OTTAWA — Canada and Japan have launched talks aimed at sharing military intelligence, as the two countries try countering growing threats from China and Russia.

“Through the exchange of intelligence, we will be able to better counter threats at home, and work alongside partners to create greater stability in the region,” Foreign Affairs Minister Mélanie Joly tweeted Tuesday.

She met with her Japanese counterpart Yoshimasa Hayashi in Tokyo, adopting an action plan to strengthen co-operation on defence and economic security.

That plan included the launch of formal talks on the intelligence-sharing pact, dubbed the General Security of Information Agreement.

The two sides aim to reach an agreement “as soon as possible” to facilitate information sharing and further strengthen co-operation between their militaries, the Japanese Foreign Ministry said.

Japan has similar intelligence-sharing agreements with NATO and with eight individual countries, including the United States, Australia, Britain, India and South Korea.

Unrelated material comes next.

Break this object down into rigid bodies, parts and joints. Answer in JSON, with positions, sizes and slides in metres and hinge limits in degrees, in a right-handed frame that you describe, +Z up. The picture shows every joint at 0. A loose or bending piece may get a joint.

For its part, Canada is part of the Five Eyes intelligence alliance, which includes Australia, New Zealand, the United Kingdom, and the United States.

Japan has been deepening defence co-operation beyond its key ally, the U.S., in recent years in the face of China’s increasing assertiveness in the region, as well as growing concern that Russia’s invasion of Ukraine could further embolden Beijing.

On Tuesday, Japan and Canada also agreed to expand and deepen their military ties by holding joint exercises between the countries as well as with the U.S.

They stressed the importance of working together to secure the rules-based international order and pledged to achieve a “free and open Indo-Pacific” vision, which Japan has been promoting with the U.S. and other democracies that share concerns about China’s growing influence in the region.

Joly said Canada’s developing Indo-Pacific strategy “will aim to complement efforts made by like-minded partners, including Japan’s vision.”

The Liberals have been under pressure for months to release their Indo-Pacific strategy, which industry groups hope will outline the countries Ottawa plans to grow closer to and those the government sees as risky.

Joly has promised the strategy will come before the end of the year, sometime after the Chinese government holds a major summit next week on its goals for the coming years.

Resource-scarce Japan also is seeking to further co-operate with Canada to secure supplies of liquefied natural gas.

And Japan and Canada agreed to strengthen technical exchanges on nuclear technology, including those concerning small modular reactors that Prime Minister Fumio Kishida has ordered a government panel to consider as a possible option for future development.

Energy supply shortages and rising utility costs, as well as pressure to meet a 2050 carbon neutrality goal, has prompted Kishida’s government to place further emphasis on atomic energy years after many of Japanese nuclear plants were shut down after the 2011 Fukushima disaster.

— With files from The Associated Press.